University of York Drama Society

Genre: Comedy, Political, Theatre

Venue: theSpace @ Surgeons' Hall

Festival:


Low Down

Three students win places in the prestigious debating team at an unnamed, but obviously elite tertiary education establishment.  One has hauled themselves up by their bootlaces, two born with the proverbial silver spoon in their mouth.  Eliza Brown’s new play trenchantly highlights the fabled one percenters, the wealthy elite that is an invitation only club – without exception.

Review

Barracking – to jeer loudly at someone performing or speaking in public in order to express disapproval or to distract them.   That’s a classic dictionary definition of the term and provides a neat summary of the action (and words) that unfolded in Eliza Brown’s eponymous new play which trenchantly highlights the fabled one percenters, the wealthy elite that is an invitation only club – without exception.

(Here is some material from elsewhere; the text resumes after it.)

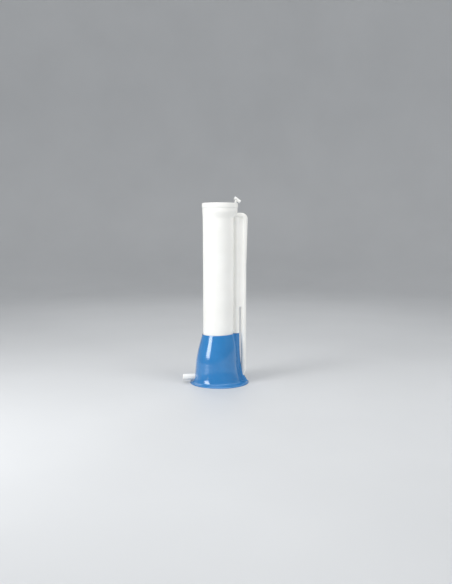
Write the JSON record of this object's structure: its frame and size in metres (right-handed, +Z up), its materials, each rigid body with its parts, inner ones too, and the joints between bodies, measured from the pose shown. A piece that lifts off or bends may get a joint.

Three students win places in the prestigious debating team at an unnamed, but obviously elite tertiary education establishment.  One has hauled themselves up by their bootlaces, battling through our stuttering comprehensive system and an impoverished upbringing in a decidedly unfashionable part of the North-East.  Two were born not so much with silver spoons in their respective mouths as a full set of glittering cutlery, such is their obvious disdain for anything requiring effort and their overwhelming sense of entitlement.

So it is that we follow the progress of Greta, Robbie and Andrew, winning, somewhat against the odds, successive rounds of debates due largely to the unstinting efforts of Greta (our bootlace hauling heroine), who sees success here as her way of cracking the elitist code and gaining entry to the club.  But Andrew has other ideas.

This fifty minute piece gets its message across in less than fifty seconds and spends the remaining time reinforcing it through a series of extended allegories highlighting the alarming inequality and prejudice still present in parts of the UK in the 21st century.  OK, England.  OK, OK, that elitist southern bit concentrated around London and Oxbridge.

Subtle it ain’t, but then maybe it wasn’t supposed to be.  Maybe, after umpteen years of the elite feathering their own nests at the expense of those unable or incapable of being admitted to the club, it’s time to chuck out subtlety and go for the sledgehammer to crack a few nuts.

The acting gets things across quite capably.  Isobel Lloyd-Paine appears suitably earnest and determined as Greta and Fraser Houston plays Robbie with an appropriate sense of entitlement,  But Brown’s script has a nice twist towards the end, allowing both characters to reveal hidden depths and emotions.

Sam Jackson as Andrew is wonderfully odious – egregiously mannered and behaved in a caricature that is alternately misogynistic, homophobic, patronising, condescending and contemptuous, and sometimes a combination thereof.  Had this been billed as a pantomime, you can guess the audience’s reaction.

The actors were working with a tight stage and a lot of scene changes, but thanks to Toby Bruton’s direction and Esther Bishop’s organised production there was no danger of momentum being sucked out of the unfolding drama.

The whole thing basically works and, despite the deployment of that sledgehammer (or maybe because of it) is a good piece of theatre, one written from the heart I suspect, and probably acted that way too.  I’ve seen a number of similar pieces at this Fringe, all written and delivered with passion by young people looking to flag up that our elite has failed us and that another, more egalitarian model is required.  Time to start listening.